The first kingdom to concern ourselves with is self-wealth. The temptation to turn the stones to bread is simply greed / materialism. It’s a refusal to trust God to provide. This rivalry redirects our vision away from our dependence upon Him. That’s really the emphasis we see in 11:3 – “Give us each day our daily bread.” The emphasis on daily bread is on what is sufficient or necessary. In the OT (Exodus 16:4; Deut. 8:6), the Hebrews depended on the daily provision of manna as they wandered in the wilderness. In Jesus’ day, many of the workers were day laborers – they didn’t have permanent jobs. They had to depend on God to provide work on a daily basis (Matthew 20:1-5). We tend to depend upon the sweat of our brow (self-wealth) until we have our backs against the wall.

A second rivalry is self-importance. A friend of mine put it as self-lust. The temptation for Jesus to throw Himself off the temple and be rescued by a heavenly special forces unit was nothing more than Satan’s way of getting Jesus to be concerned more with image than about God’s will being done. Self-importance is polar opposite of humility. Pride and arrogance are the antithesis of a kingdom mentality. We are at great risk when we trust in our own wisdom and accomplishments. We are to have the mind of Christ (see Philippians 2:5-11).

The final rivalry is self-power. This is a control issue. Satan challenged Jesus to bow and worship him, with the promise of rule over the world (its kingdoms).
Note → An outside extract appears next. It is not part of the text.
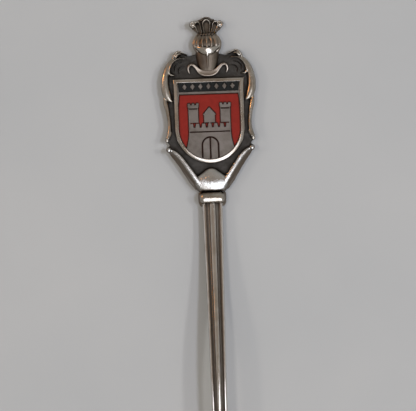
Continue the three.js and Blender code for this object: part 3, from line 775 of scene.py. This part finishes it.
def block(bm, low, high, corner, edge):
    """A cube from low to high, with rounded upright corners and rounded upper edges."""
    made = bmesh.ops.create_cube(bm, size=1)["verts"]
    bmesh.ops.scale(bm, vec=high - low, verts=made)
    bmesh.ops.translate(bm, vec=(low + high) / 2, verts=made)
    edges = {e for v in made for e in v.link_edges}
    upright = [e for e in edges if abs(e.verts[0].co.z - e.verts[1].co.z) > 1e-4]
    rounded = bmesh.ops.bevel(
        bm, geom=upright, offset=corner, segments=5, profile=0.5, affect="EDGES", material=-1
    )
    top = [
        e for v in {v for f in rounded["faces"] for v in f.verts} | {v for v in made if v.is_valid}
        for e in v.link_edges if all(abs(v.co.z - high.z) < 1e-4 for v in e.verts)
    ]
    bmesh.ops.bevel(
        bm, geom=list(set(top)), offset=edge, segments=5, profile=0.5, affect="EDGES", material=-1
    )


block(collar, collar_low, collar_high, 0.8, 0.46 * (collar_high.y - collar_low.y))
piece("collar_block", cast(collar, 0.07, 2), collar_silver, "silver_plate", "collar")

foot = bmesh.new()
bar(foot, [
    (0, -12.75, 0.5, 2.42, 1.2), (0, -13.5, 0.5, 2.48, 1.2), (0, -14.4, 0.5, 2.44, 1.15),
    (0, -14.95, 0.5, 2.3, 1.1),
    (0, -15.3, 0.5, 2.0, 0.9),
], sides=24, squareness=0.5)
piece("collar_foot", cast(foot, 0.07, 3), shade_dark_silver, "silver_plate")

# %% [markdown]
# ## The stem
#
# The stem's section has a broad rib between two flutes and a narrow rib on each edge. It is swept along the
# arch from the collar to a tail under the bowl, and narrows as it goes.

# %% Stem
stem_low, stem_high = (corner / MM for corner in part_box("stem"))
STEM_RIGHT = [
    (0, 1.0), (0.16, 0.985), (0.25, 0.9), (0.3, 0.7), (0.36, 0.5), (0.48, 0.42), (0.6, 0.5), (0.66, 0.66),
    (0.74, 0.78), (0.84, 0.77), (0.94, 0.6), (1.0, 0.25), (0.98, -0.2), (0.85, -0.6), (0.55, -0.88),
    (0.25, -0.98),
]
STEM_LINE = [
    (26.24, 1.35, 1.78, 1.05), (19, 1.75, 1.68, 1.05), (11, 2.95, 1.54, 1.05), (3, 4.35, 1.44, 1.03),
    (-5, 5.05, 1.36, 1.0), (-13, 4.95, 1.3, 1.0), (-18.5, 4.8, 1.36, 1.0), (-22, 4.35, 1.7, 0.95),
    (-25.5, 3.0, 1.5, 0.8), (-29, 1.55, 1.0, 0.55), (-33, 0.65, 0.45, 0.32),
]
stem = bmesh.new()
section = [*STEM_RIGHT, (0, -1.0), *((-x, y) for x, y in reversed(STEM_RIGHT[1:]))]
profile = stem.faces.new([stem.verts.new((x, y, 0)) for x, y in section])
sweep(stem, profile, placing(through([(0, y, z, half, thick) for y, z, half, thick in STEM_LINE], 8)))
piece("fluted_stem", stem, stem_silver, "silver_plate", "stem", origin=Vector())

# %% [markdown]
# ## The bowl
#
# The bowl is spun: a curved line turned full circle about the middle gives a round dish. Its points are
# then moved into the egg-shaped plan, with the rim a little higher at both ends, and the sheet is
# given its thickness. The rim's edges are bevelled, so that it would feel smooth to a lip.

# %% Bowl
bowl_low, bowl_high = (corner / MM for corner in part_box("bowl"))
BOWL_HALF = (bowl_high.y - bowl_low.y) / 2
BOWL_Y = (bowl_high.y + bowl_low.y) / 2
BOWL_WIDTH, BOWL_RIM, BOWL_LIFT, BOWL_WALL, BOWL_EGG = 12.2, 5.95, 0.4, 0.8, 0.14
bowl = bmesh.new()
line = [
    bowl.verts.new((math.sin(math.radians(a)), 0, 1 - math.cos(math.radians(a)) ** 1.5))
    for a in range(0, 91, 3)
]
path = [bowl.edges.new(ends) for ends in zip(line, line[1:])]
bmesh.ops.spin(
    bowl, geom=[*line, *path], cent=(0, 0, 0), axis=(0, 0, 1), angle=math.tau, steps=96, use_merge=True
)
bmesh.ops.remove_doubles(bowl, verts=bowl.verts, dist=1e-5)
for vert in bowl.verts:
    x, y, z = vert.co
    vert.co = (x * BOWL_WIDTH * (1 + BOWL_EGG * y), BOWL_Y + y * BOWL_HALF, z * BOWL_RIM + BOWL_LIFT * y * y)
bmesh.ops.recalc_face_normals(bowl, faces=bowl.faces)
print("outer face points down:", sum(f.normal.z for f in bowl.faces) < 0)
if sum(f.normal.z for f in bowl.faces) > 0:
    bmesh.ops.reverse_faces(bowl, faces=bowl.faces)
bmesh.ops.solidify(bowl, geom=bowl.faces, thickness=BOWL_WALL)
lip = [e for e in bowl.edges if e.calc_face_angle(0) > math.radians(50)]
bmesh.ops.bevel(bowl, geom=lip, offset=0.24, segments=3, profile=0.5, affect="EDGES", material=-1)
piece("polished_bowl", bowl, bowl_silver, "silver_plate", "bowl", origin=Vector(), sharp=60)

# %% [markdown]
# ## Camera
#
# The spoon is seen from straight above, with the finial near the top of the frame and the stem running
# out at the bottom. It lies two degrees off square, so the camera is turned by that much.

# %% Camera
VIEW_WIDTH = 72.8  # millimetres across the frame, at the finial's face
FACE_HEIGHT = 2.0
EYE = 280.0
SENSOR = 36.0
scene = bpy.context.scene
camera = bpy.data.objects.new("camera", bpy.data.cameras.new("camera"))
camera.data.sensor_width = SENSOR
camera.data.lens = SENSOR * (EYE - FACE_HEIGHT) / VIEW_WIDTH
camera.location = FINIAL + Vector((-0.8, -15.1, EYE)) * MM
camera.rotation_euler = (0, 0, math.radians(-2.0))
scene.collection.objects.link(camera)
scene.camera = camera
print(f"lens {camera.data.lens:.0f} mm")

# %% [markdown]
# ## Floor and light
#
# The floor is a pale matt sheet, mottled so faintly that it only looks less than perfectly even. Silver
# shows its surroundings, so the lights are of two kinds. A big cool window towards the bowl's end and a
# small warm lamp low at the left show only as reflections. Two pairs of lamps, at the right and at the
# left, show in no reflection. They light the sheet and throw shadows that fall in two steps on each
# side. The room is grey, and brownish overhead.

# %% Floor
paper, paper_tree, paper_shader = fresh_material("pale_sheet")
paper_where = add(paper_tree, "TexCoord").outputs["Object"]
mottle = add(paper_tree, "TexNoise", {"Vector": paper_where, "Scale": 30.0, "Detail": 3.0}).outputs["Fac"]
grey = ramp(paper_tree, mottle, [(0.3, "#BFC0C0"), (0.7, "#C5C5C4")])
paper_tree.links.new(grey, paper_shader.inputs["Base Color"])
paper_shader.inputs["Roughness"].default_value = 0.75
sheet = bmesh.new()
bmesh.ops.create_grid(sheet, x_segments=1, y_segments=1, size=3.0)
sheet_mesh = bpy.data.meshes.new("sheet")
sheet.to_mesh(sheet_mesh)
sheet.free()
sheet_mesh.materials.append(paper)
floor = bpy.data.objects.new("sheet", sheet_mesh)
scene.collection.objects.link(floor)

# %% Lights
def softbox(name, azimuth, tilt, size, radiance, colour, shows):
    """A soft light a metre away. azimuth is from +Y clockwise, tilt is from straight up, in degrees.
    shows says where it shows: as a reflection in gloss, or as light on matt things."""
    lamp = bpy.data.lights.new(name, "AREA")
    lamp.shape = "RECTANGLE"
    lamp.size, lamp.size_y = size
    lamp.energy = radiance * math.pi * size[0] * size[1]
    lamp.color = linear(colour)[:3]
    made = bpy.data.objects.new(name, lamp)
    a, t = math.radians(azimuth), math.radians(tilt)
    away = Vector((math.sin(a) * math.sin(t), math.cos(a) * math.sin(t), math.cos(t)))
    made.location = FINIAL + away
    made.rotation_euler = away.to_track_quat("Z", "Y").to_euler()
    made.visible_camera = False
    made.visible_glossy = shows == "gloss"
    made.visible_diffuse = shows == "matt"
    scene.collection.objects.link(made)


softbox("window", 165, 38.5, (0.7, 1.18), 2.7, "#EEF3FF", shows="gloss")
softbox("warm_lamp", 292, 62, (0.12, 0.24), 16.0, "#FFA850", shows="gloss")
softbox("right_high_lamp", 88, 24, (0.3, 0.1), 28.0, "#E6EDFF", shows="matt")
softbox("right_low_lamp", 85, 42, (0.3, 0.08), 22.0, "#FFFFFF", shows="matt")
softbox("left_high_lamp", 272, 18, (0.3, 0.1), 16.0, "#FFF8EE", shows="matt")
softbox("left_low_lamp", 272, 48, (0.3, 0.12), 8.0, "#FFF4E6", shows="matt")

world = bpy.data.worlds.new("room")
scene.world = world
world.use_nodes = True
room = world.node_tree
background = room.nodes["Background"]
direction = add(room, "TexCoord").outputs["Generated"]
height = add(room, "SeparateXYZ", {0: direction}).outputs["Z"]
shade = ramp(room, height, [(0.0, "#888886"), (0.6, "#989896"), (0.9, "#928C85"), (1.0, "#807367")])
is_camera = add(room, "LightPath").outputs["Is Camera Ray"]
seen = add(room, "Mix", {0: is_camera, 6: shade, 7: linear("#C4C6C8")}, data_type="RGBA").outputs[2]
room.links.new(seen, background.inputs["Color"])
background.inputs["Strength"].default_value = 1.0
scene.view_settings.view_transform = "Standard"
scene.view_settings.look = "None"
It wasn’t Satan’s to give. But he dangled this enticingly before the Messiah with the mistaken notion that he could distract Him from His mission. We get distracted when it comes to seeking power for ourselves. We want to be in control; and we don’t want anyone to have control over us. It’s a spirit of lawlessness. We want things on our own terms. We get so caught up in the day-to-day and we don’t want any interruptions. It’s all about our goals, our dreams, and our destinies. Embracing this mindset rivals God’s invitation for us to yield power and control to Him so that He can use us for the sake of His Kingdom. Our purposes take priority over His.